A survey by the Business Roundtable, which comprises 193 chief executives whose companies employ more than 12 million people, found that CEO optimism during the fourth quarter climbed to the highest levels since 2006 amid a brighter outlook for sales, investment and hiring.
The economic outlook index rose to 101, the Washington-based group said yesterday. Readings higher than 50 coincide with an economic expansion. The gauge increased from a third-quarter reading of 86.
The guest list includes executives the White House has consulted in the past.
GE’s Immelt, who heads the world’s biggest provider of power-generation equipment, is a member of the Presidential Economic Recovery Advisory Board and was in India with Obama last month.

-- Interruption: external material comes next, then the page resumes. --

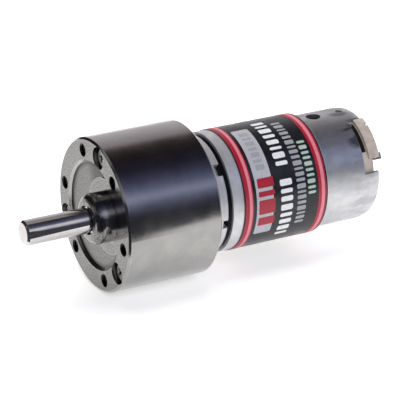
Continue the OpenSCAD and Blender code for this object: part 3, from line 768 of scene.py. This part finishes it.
def soft_edges(g, middle, sides):
    """1 over the middle of a card, falling to 0 at its borders."""
    offset = g.add("VectorMath", {0: g.place(), 1: middle}, operation="SUBTRACT").outputs[0]
    cover = 1.0
    for half in sides:
        scaled = half / half.length_squared
        share = g.add("VectorMath", {0: offset, 1: scaled}, operation="DOT_PRODUCT").outputs["Value"]
        cover = g.times(cover, g.remap(g.math("ABSOLUTE", share), 1.0, 0.4))
    return cover


def make_card(name, middle, sides, glow, soft=True):
    """A sheet seen only in reflections; sides are the two vectors from its middle to its edges."""
    material = bpy.data.materials.new(name)
    g = Graph(material)
    cover = soft_edges(g, middle, sides) if soft else 1.0
    g.surface(Base_Color=(0, 0, 0), Roughness=1.0, Emission_Color=glow, Emission_Strength=1.0,
              Alpha=cover)
    u, v = sides
    corners = [middle - u - v, middle + u - v, middle + u + v, middle - u + v]
    data = bpy.data.meshes.new(name)
    data.from_pydata(corners, [], [(0, 1, 2, 3)])
    data.materials.append(material)
    obj = bpy.data.objects.new(name, data)
    bpy.context.scene.collection.objects.link(obj)
    obj.visible_camera = False
    obj.visible_diffuse = False
    obj.visible_shadow = False


DARK_CARD_ENDS = (Vector((0.040, 0.006, 0)), Vector((-0.40, 0.388, 0)))
DARK_CARD_TOP = 15 * MM
OVERHEAD_PLACE = Vector((7 * MM, -1 * MM, 28 * MM))
STRIP_PLACE = Vector((3 * MM, 31 * MM, 19 * MM))
STRIP_TILT = math.radians(34.5)


def make_cards():
    """A dark card stands on the table on the camera's side; a grey and a pale one hang by the shaft."""
    start, end = DARK_CARD_ENDS
    low = Vector((0, 0, floor_z))
    rise = Vector((0, 0, DARK_CARD_TOP - floor_z)) / 2
    middle = (start + end) / 2 + low + rise
    make_card("dark_card", middle, ((end - start) / 2, rise), (0.03, 0.032, 0.045), soft=False)
    sides = (Vector((11 * MM, 0, 0)), Vector((0, 9 * MM, 0)))
    make_card("overhead_card", OVERHEAD_PLACE, sides, (0.36, 0.35, 0.35))
    sides = (Vector((13 * MM, 0, 0)), around(0, 8 * MM, STRIP_TILT + math.pi / 2))
    make_card("strip_card", STRIP_PLACE, sides, (0.80, 0.78, 0.79))


# What the object mirrors, by direction about the X axis: degrees from +Y, over the top to -Y.
SURROUNDINGS = [
    (-180, (0.80, 0.76, 0.80)),
    (-20, (0.05, 0.055, 0.08)),
    (12, (0.06, 0.065, 0.10)),
    (24, (0.18, 0.21, 0.33)),
    (35, (0.58, 0.63, 0.92)),
    (46, (0.24, 0.27, 0.45)),
    (60, (0.08, 0.09, 0.17)),
    (75, (0.03, 0.03, 0.055)),
    (100, (0.022, 0.018, 0.024)),
    (112, (0.05, 0.04, 0.036)),
    (124, (0.12, 0.10, 0.095)),
    (130, (0.52, 0.46, 0.49)),
    (150, (0.74, 0.69, 0.74)),
    (180, (0.80, 0.76, 0.80)),
]


def make_world():
    """Soft strips of light and dark along the object, as in a light tent.
    It's unlit low down beyond the gearbox's front, on the side away from the camera."""
    world = bpy.data.worlds.new("tent")
    bpy.context.scene.world = world
    g = Graph(world)
    split = g.add("SeparateXYZ", {0: g.add("TexCoord").outputs["Generated"]})
    angle = g.math("ARCTAN2", split.outputs[2], split.outputs[1])
    share = g.plus(g.math("DIVIDE", angle, 2 * math.pi), 0.5)
    ramp = g.add("ValToRGB", {0: share})
    stops = ramp.color_ramp.elements
    stops.remove(stops[1])
    for i, (degrees, colour) in enumerate(SURROUNDINGS):
        stop = stops.new(degrees / 360 + 0.5) if i else stops[0]
        stop.color = (*colour, 1)
    front_end = g.remap(split.outputs[0], -0.2, 0.05)
    far_side = g.remap(split.outputs[1], -0.1, -0.4)
    low = g.remap(split.outputs[2], 0.85, 0.7)
    unlit = g.times(g.times(front_end, far_side), low)
    strips = g.mix(unlit, ramp.outputs[0], (0.02, 0.02, 0.02))
    grey_ends = g.remap(g.math("ABSOLUTE", split.outputs[0]), 0.75, 0.95)
    colour = g.mix(grey_ends, strips, (0.42, 0.42, 0.44))
    background = g.add("Background", {0: colour, 1: 1.0})
    g.add("OutputWorld", {0: background.outputs[0]})


def area_light(name, place, target, size, watts, colour=(1, 1, 1)):
    """A soft box whose own outline isn't mirrored in the metal."""
    light = bpy.data.lights.new(name, "AREA")
    light.shape = "DISK"
    light.size = size
    light.energy = watts
    light.color = colour
    obj = bpy.data.objects.new(name, light)
    obj.location = place
    obj.rotation_euler = (Vector(target) - Vector(place)).to_track_quat("-Z", "Y").to_euler()
    obj.visible_glossy = False
    bpy.context.scene.collection.objects.link(obj)


def make_lights():
    """A soft key from above, a weaker fill on the camera's side and one from behind the motor."""
    middle = (-0.03, 0, 0)
    area_light("key", (-0.05, -0.05, 0.6), middle, 0.5, 2.6, (1, 0.985, 0.96))
    area_light("fill", (0.15, 0.55, 0.3), middle, 0.5, 1.3, (0.97, 0.98, 1))
    area_light("back", (-0.4, -0.45, 0.35), middle, 0.5, 1.6)


CAMERA_AZIMUTH, CAMERA_ELEVATION = math.radians(151.24), math.radians(22.7)
CAMERA_AIM = Vector((-0.0283, 0, -0.0018))
CAMERA_DISTANCE = 0.534
CAMERA_LENS = 201.3


def make_camera():
    """A long lens at the photo's angle, with no depth of field."""
    data = bpy.data.cameras.new("camera")
    data.lens = CAMERA_LENS
    data.sensor_width = 36
    data.clip_start = 0.01
    level = math.cos(CAMERA_ELEVATION)
    side, away = math.sin(CAMERA_AZIMUTH) * level, -math.cos(CAMERA_AZIMUTH) * level
    back = Vector((side, away, math.sin(CAMERA_ELEVATION)))
    obj = bpy.data.objects.new("camera", data)
    obj.location = CAMERA_AIM + CAMERA_DISTANCE * back
    obj.rotation_euler = (-back).to_track_quat("-Z", "Y").to_euler()
    bpy.context.scene.collection.objects.link(obj)
    bpy.context.scene.camera = obj
    bpy.context.scene.view_settings.view_transform = "Standard"


materials = make_materials()
dress(materials)
label_print(materials)
label_seam(materials)
hole_threads(materials)
cap_details(materials)
make_floor()
make_cards()
make_world()
make_lights()
make_camera()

Another frequent visitor is Liveris of Dow, the world’s second-biggest chemical company. Liveris was at the White House last week for a meeting of Obama’s export council as well as a White House dinner May 4 and another administration forum on jobs and energy Dec. 3, 2009.
Nooyi has been to the executive mansion for consultations. Like Immelt, she was one of the guests at a White House dinner Feb. 23 before Obama gave an address to the Business Roundtable and she was among the executives who made last month’s trip to India.